Short task:
Nothing but the lines from the one containing "station.add(rigid, leads());" down to the one containing "obj.parent = empty", both included, should be echoed, and each exactly as it stands.

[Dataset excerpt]
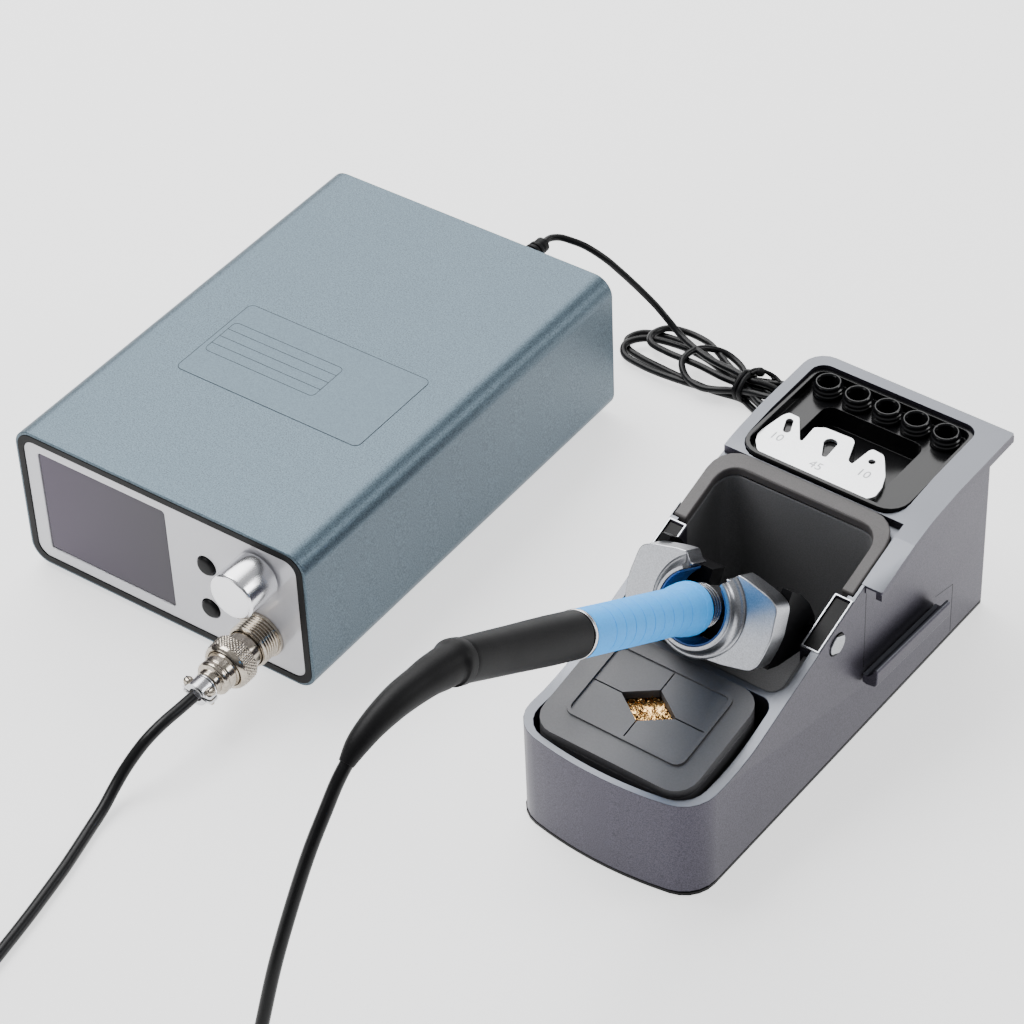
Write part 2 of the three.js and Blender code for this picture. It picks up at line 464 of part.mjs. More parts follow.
function holder() {
  const group = new THREE.Group();
  group.applyMatrix4(holderFrame);
  const outline = [...CUP_SIDE, ...CUP_SIDE.slice().reverse().map(([x, y]) => [-x, y])];
  piece(group, 'holder_cup', 'aluminium', cut(join(alongZ(outline, -CUP_DEPTH, 0), disc(16, -0.5, 0.9, 32),
    disc(13.6, 0, 4.6, 32)), disc(12.7, -20, 10, 32), slotTool(7.7, -20, 10)));
  piece(group, 'holder_lining', 'blueSilicone', cut(ring(11.7, 12.4, -CUP_DEPTH, 4.4, 32), slotTool(7.7, -20, 10)));
  const body = alongZ([[-22, -12.5], [22, -12.5], [23, -8], [23, 7], [20, 9], [-20, 9], [-23, 7], [-23, -8]], -20, -9.1);
  const ears = [-1, 1].map((s) => alongX([
    [14.2, -9.1], [12.9, -15.4], [8.4, -24.3], [3.6, -30.6], [-1.85, -34.8], [-6.5, -34.2], [-8.4, -29], [-12, -16],
    [-12.5, -9.1],
  ], s > 0 ? 21.3 : -25, s > 0 ? 25 : -21.3));
  const [py, pz] = [-1.85, -29.95];
  piece(group, 'holder_carrier', 'blackPlastic', cut(join(body, ...ears), disc(12.6, -12, 0, 32), disc(6.1, -30, 0, 24),
    alongZ([[-5, 0], [5, 0], [5, 20], [-5, 20]], -30, 0),
    onAxis(disc(2.35, -30, 30, 16), 'x', [0, py, pz])));
  return group;
}

function iron() {
  const group = new THREE.Group();
  group.applyMatrix4(holderFrame);
  piece(group, 'grip', 'blueGrip', turned([
    [2.9, 5.2], [8.3, 5.2], [8.7, 6], [8.7, 14], [7.7, 16], [7.5, 20], [7.6, 45], [7.6, 73.1], [2.9, 73.1], [2.9, 5.2],
  ]));
  piece(group, 'grip_nose', 'steel', turned([
    [2.9, 4.9], [7.6, 4.9], [7.6, 2.6], [6.9, 2.2], [6.6, -4], [5.4, -10], [4.6, -17], [2.9, -17], [2.9, 4.9],
  ]));
  piece(group, 'grip_ring', 'steel', turned([[0, 73.4], [7.6, 73.4], [7.6, 75], [0, 75]]));
  piece(group, 'barrel', 'blackRubber', turned([
    [0, 75.3], [7.5, 75.3], [7.5, 90], [7.1, 110], [6.7, 135], [6.2, 137], [0, 137],
  ]));
  piece(group, 'cartridge', 'steel', turned([
    [0, 70], [2.6, 70], [2.6, -34], [3.2, -35], [3.2, -41], [2.3, -43], [0.3, -52], [0, -52],
  ], 16));
  return group;
}

// Cable boot behind the barrel: tapered rings lofted along a bent centreline.
const BOOT_LINE = [
  [-66.41, 136.82, 14], [-69.62, 138.67, 14], [-70.4, 138.95, 12.3], [-74.8, 140, 12.1], [-83.7, 142, 10.6],
  [-92.5, 143.2, 9.8], [-99.2, 143.2, 8.9], [-105.9, 142.4, 7.9], [-111.8, 140.6, 6.8], [-116.9, 137.5, 5.5],
];

function boot() {
  const sides = 20;
  const points = BOOT_LINE.map(([y, z]) => new THREE.Vector3(STAND.centre, y, z));
  const vertices = [];
  const faces = [];
  BOOT_LINE.forEach(([, , d], i) => {
    const along = points[Math.min(i + 1, points.length - 1)].clone().sub(points[Math.max(i - 1, 0)]).normalize();
    const up = new THREE.Vector3(1, 0, 0).cross(along);
    for (let k = 0; k < sides; k += 1) {
      const t = (2 * Math.PI * k) / sides;
      const p = points[i].clone().addScaledVector(up, Math.sin(t) * d / 2);
      vertices.push(p.x + Math.cos(t) * d / 2, p.y, p.z);
    }
  });
  for (let i = 0; i + 1 < BOOT_LINE.length; i += 1) {
    for (let k = 0; k < sides; k += 1) {
      const [a, b] = [i * sides + k, i * sides + (k + 1) % sides];
      faces.push(a, b, a + sides, b, b + sides, a + sides);
    }
  }
  const last = (BOOT_LINE.length - 1) * sides;
  for (let k = 1; k + 1 < sides; k += 1) faces.push(0, k + 1, k, last, last + k, last + k + 1);
  const g = new THREE.BufferGeometry();
  g.setAttribute('position', new THREE.BufferAttribute(new Float32Array(vertices), 3));
  g.setIndex(faces);
  return g;
}

function cleaningBox(stand) {
  const plan = (inset) => rounded(217 + inset, 276.2 - inset, 1.4 + inset, 45.4 - inset, 8 - inset);
  const slope = (z0, drop) => alongX([[-5, z0 - 60], [50, z0 - 60], [50, z0 + 10.5 - drop], [-5, z0 - drop]], 200, 300);
  piece(stand, 'cleaning_box', 'silicone', cut(common(alongZ(plan(0), 3.5, 60), slope(40.6, 3.4)),
    alongZ(plan(2), 5.5, 70)));
  const ridge = common(cut(alongZ(rounded(223.8, 268.8, 9.8, 40.6, 3.4), 20, 70),
    alongZ(rounded(225, 267.6, 11, 39.4, 2.4), 20, 70)), slope(41.4, 0));
  // Four flaps meet at a diamond hole; a slit runs from each of its corners to the ridge.
  const diamond = alongZ([[235.6, 25], [246.2, 18.2], [256.8, 25], [246.2, 31.8]], 20, 70);
  const slits = [block(225.2, 267.4, 24.75, 25.25, 20, 70), block(245.95, 246.45, 11.2, 39.2, 20, 70)];
  piece(stand, 'box_lid', 'silicone', cut(join(cut(common(alongZ(plan(0), 30, 60), slope(40.6, 0)), slope(40.6, 3.1)),
    cut(ridge, slope(40.6, 1))), diamond, ...slits));
  piece(stand, 'brass_wool', 'brass', common(alongZ(rounded(220, 273.2, 4.4, 42.4, 6), 6, 60), slope(40.6, 4.4)));
}

function standGroup() {
  const stand = new THREE.Group();
  standShell(stand);
  coverPlate(stand);
  cavityLiner(stand);
  linerRim(stand);
  tipTray(stand);
  tipBushes(stand);
  pullerPlate(stand);
  sideRail(stand);
  pivotBlocks(stand);
  stand.add(holder());
  cleaningBox(stand);
  piece(stand, 'sleep_socket', 'blackPlastic', onAxis(turned([
    [0, 166], [2.8, 166], [2.8, 170.1], [4.6, 170.1], [4.6, 174], [3.4, 175], [2.6, 182], [0, 182],
  ], 20), 'y', [232, 0, 10]));
  return stand;
}

// ---- leads ----
const LEAD_FROM_PLUG = [
  [104.93, -34.1, 18.3], [104.9, -41, 18.3], [104.6, -48.7, 18], [103.85, -55.6, 16.2], [102.8, -61, 12.9],
  [102.1, -66.3, 9.2], [102.3, -71.6, 6.2], [103.6, -79.1, 3.4], [105.3, -87.4, 2.2], [108.2, -97.9, 2.1],
  [110.4, -106.2, 2.1], [112.7, -116.4, 2.1], [114.6, -125.2, 2.1], [116.3, -133.8, 2.1], [117.9, -142.5, 2.1],
  [121.4, -160, 2.1], [128, -178, 2.1], [139, -195, 2.1], [151, -207, 2.1], [166.8, -215, 2.1],
];
const LEAD_TO_IRON = [
  [210.6, -218.8, 5.2], [220, -221.5, 3.2], [229.5, -222.6, 2.2], [239, -219.5, 2.1], [244.8, -212.5, 2.1],
  [246.4, -203.5, 2.3], [246.4, -195.5, 4.6], [246.4, -188.4, 10], [246.4, -182.4, 19.5], [246.4, -177, 32],
  [246.4, -171.2, 47], [246.4, -165.8, 60], [246.4, -161, 71.2], [246.4, -153.2, 88.6], [246.4, -143.9, 104.8],
  [246.4, -134.6, 118.6], [246.4, -127.1, 127.3], [246.4, -120.7, 134.3], [246.4, -117.2, 137.3],
];
const LEAD_COIL = { x: 190, y: -190, inner: 17.7, outer: 31.4, height: 8.4 };
const SLEEP_FROM_UNIT = [
  [77.92, 196.6, 49], [77.9, 200, 48.9], [80, 203.6, 48], [83.5, 206.1, 46.4], [87.5, 209, 43.8],
  [93.6, 213, 38], [97.3, 215.7, 33], [101.2, 218.4, 27.5], [104.8, 221, 22], [108.9, 223.1, 16.5],
  [113.9, 223.7, 11.6], [119.9, 222.5, 8.5], [126.4, 220.7, 7.4], [133.7, 218.7, 7.2], [141, 217.7, 7.2],
  [147.7, 217.4, 7.2], [155, 216.6, 7.2], [163, 217.4, 7],
];
const SLEEP_HANK = { x0: 100.4, x1: 172.4, y0: 204, y1: 231.4, height: 5 };
const SLEEP_TO_STAND = [
  [173, 219.2, 1.3], [177, 220.2, 1.2], [184, 221.5, 1.2], [198, 221, 1.2], [211, 215.5, 1.2],
  [222, 206, 1.3], [228, 198.5, 2.8], [231.2, 192.5, 6], [232, 187.5, 9], [232, 182.4, 10],
];

function leads() {
  const group = new THREE.Group();
  piece(group, 'iron_lead_plug_run', 'cord', cordTube(LEAD_FROM_PLUG, LEAD_D, 32));
  piece(group, 'iron_lead_coil', 'cord', onAxis(ring(LEAD_COIL.inner, LEAD_COIL.outer, 0.05, LEAD_COIL.height, 32), 'z',
    [LEAD_COIL.x, LEAD_COIL.y, 0]));
  piece(group, 'iron_lead_handle_run', 'cord', cordTube(LEAD_TO_IRON, LEAD_D, 36));
  piece(group, 'sleep_cable_run', 'cord', cordTube(SLEEP_FROM_UNIT, SLEEP_D, 28));
  piece(group, 'sleep_cable_hank', 'cord', alongZ(rounded(SLEEP_HANK.x0, SLEEP_HANK.x1, SLEEP_HANK.y0, SLEEP_HANK.y1, 12,
    6), 0.05, SLEEP_HANK.height));
  piece(group, 'sleep_cable_end_run', 'cord', cordTube(SLEEP_TO_STAND, SLEEP_D, 26));
  return group;
}

// ---- assembly ----
// The origin is the middle of the base, under the box of everything but the leads.
const rigid = new THREE.Group();
const ironGroup = iron();
rigid.add(mainUnit(), standGroup(), ironGroup);
piece(rigid, 'boot', 'blackRubber', boot());
rigid.updateMatrixWorld(true);
const bounds = new THREE.Box3().setFromObject(rigid, true);
const station = new THREE.Group();
station.add(rigid, leads());
station.position.set(-(bounds.min.x + bounds.max.x) / 2, -(bounds.min.y + bounds.max.y) / 2, -bounds.min.z);
station.updateMatrixWorld(true);

export default station;
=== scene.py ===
"""Soldering iron station: the looks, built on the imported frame.

Lengths are in millimetres until a piece is placed."""
import bpy
import bmesh
import json
import math
import random
from mathutils import Matrix, Vector


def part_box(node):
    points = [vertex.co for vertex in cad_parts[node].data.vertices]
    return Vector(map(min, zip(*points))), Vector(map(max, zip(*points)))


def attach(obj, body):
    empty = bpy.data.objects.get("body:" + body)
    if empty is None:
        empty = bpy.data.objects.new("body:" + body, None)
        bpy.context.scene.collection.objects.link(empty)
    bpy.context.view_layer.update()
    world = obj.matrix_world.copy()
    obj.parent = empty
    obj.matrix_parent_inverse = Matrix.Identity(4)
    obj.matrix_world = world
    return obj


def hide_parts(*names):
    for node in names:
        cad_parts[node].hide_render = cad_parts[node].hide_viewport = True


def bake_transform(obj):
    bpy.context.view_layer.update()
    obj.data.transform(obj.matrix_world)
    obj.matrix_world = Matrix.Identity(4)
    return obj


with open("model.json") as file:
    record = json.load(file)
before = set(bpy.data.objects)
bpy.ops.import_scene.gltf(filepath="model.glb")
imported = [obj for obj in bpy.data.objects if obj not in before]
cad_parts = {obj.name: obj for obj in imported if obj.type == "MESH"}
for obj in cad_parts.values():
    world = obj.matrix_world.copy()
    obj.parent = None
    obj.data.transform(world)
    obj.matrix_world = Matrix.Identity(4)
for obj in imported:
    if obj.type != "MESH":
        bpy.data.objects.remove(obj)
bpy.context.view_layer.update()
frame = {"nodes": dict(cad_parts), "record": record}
MM = 0.001

# ---- frames ----
# The design frame has the main unit's front left corner at its origin; the stand's right wall and back
# wall give its place in the row frame.
STAND_RIGHT, STAND_BACK = 282.15, 169.8
stand_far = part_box("stand_shell")[1]
DESIGN = (Matrix.Translation((stand_far.x - STAND_RIGHT * MM, stand_far.y - STAND_BACK * MM, 0))
          @ Matrix.Scale(MM, 4))
# The main unit stands slightly turned.
UNIT_TURN = math.radians(1.492)
UNIT = DESIGN @ Matrix.Rotation(UNIT_TURN, 4, "Z")
# The holder's frame starts at the face of its cup, with its z axis along the iron towards the boot.
STAND_X = 246.4
SEAT = (STAND_X, 52.42, 68.04)
RISE = math.radians(30.06)
TILTED = Matrix(((1, 0, 0, 0),
                 (0, math.sin(RISE), -math.cos(RISE), 0),
                 (0, math.cos(RISE), math.sin(RISE), 0),
                 (0, 0, 0, 1)))
HOLDER = DESIGN @ Matrix.Translation(SEAT) @ TILTED


def at(x, y, z, space=DESIGN):
    return space @ Vector((x, y, z))


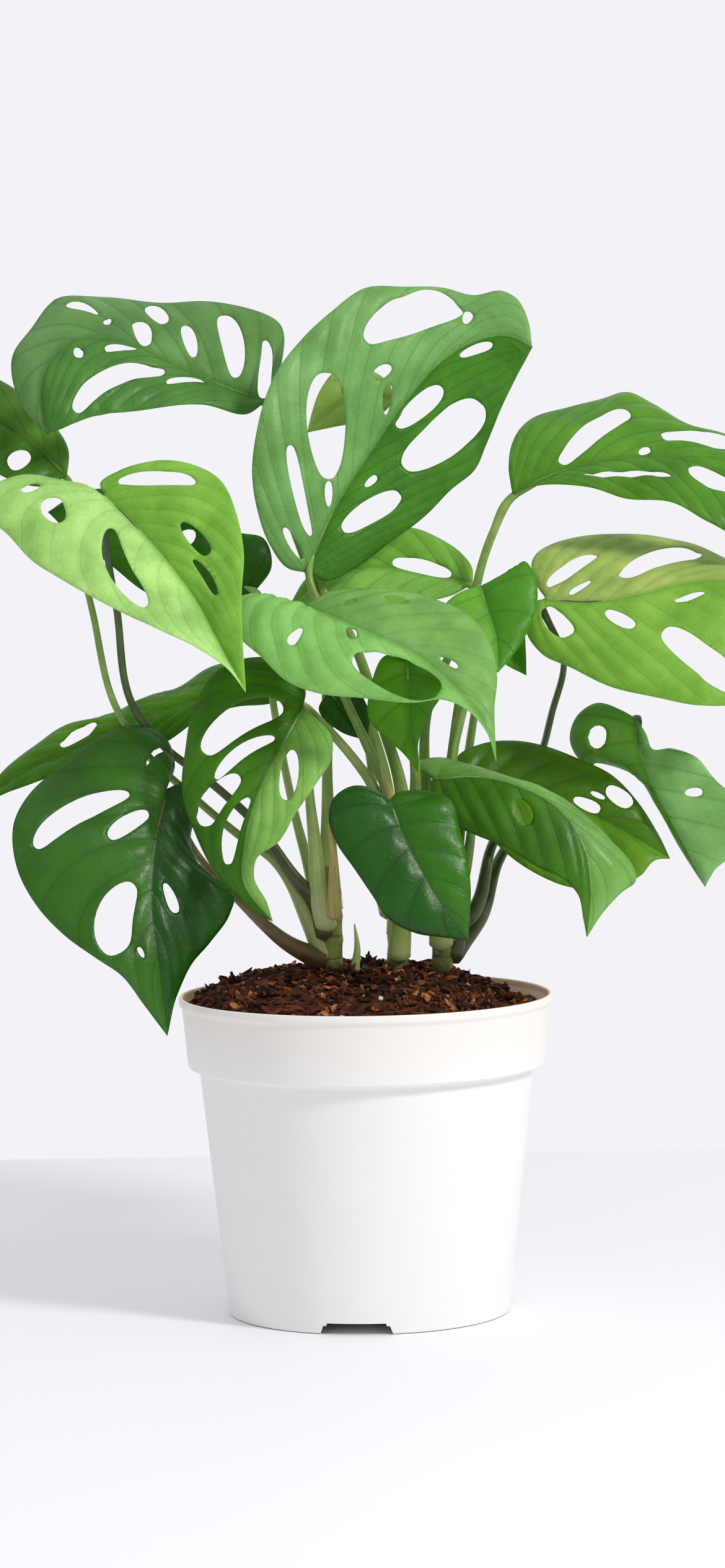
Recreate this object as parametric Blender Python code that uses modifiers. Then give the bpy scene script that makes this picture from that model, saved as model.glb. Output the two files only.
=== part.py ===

Exercise output:
station.add(rigid, leads());
station.position.set(-(bounds.min.x + bounds.max.x) / 2, -(bounds.min.y + bounds.max.y) / 2, -bounds.min.z);
station.updateMatrixWorld(true);

export default station;
=== scene.py ===
"""Soldering iron station: the looks, built on the imported frame.

Lengths are in millimetres until a piece is placed."""
import bpy
import bmesh
import json
import math
import random
from mathutils import Matrix, Vector


def part_box(node):
    points = [vertex.co for vertex in cad_parts[node].data.vertices]
    return Vector(map(min, zip(*points))), Vector(map(max, zip(*points)))


def attach(obj, body):
    empty = bpy.data.objects.get("body:" + body)
    if empty is None:
        empty = bpy.data.objects.new("body:" + body, None)
        bpy.context.scene.collection.objects.link(empty)
    bpy.context.view_layer.update()
    world = obj.matrix_world.copy()
    obj.parent = empty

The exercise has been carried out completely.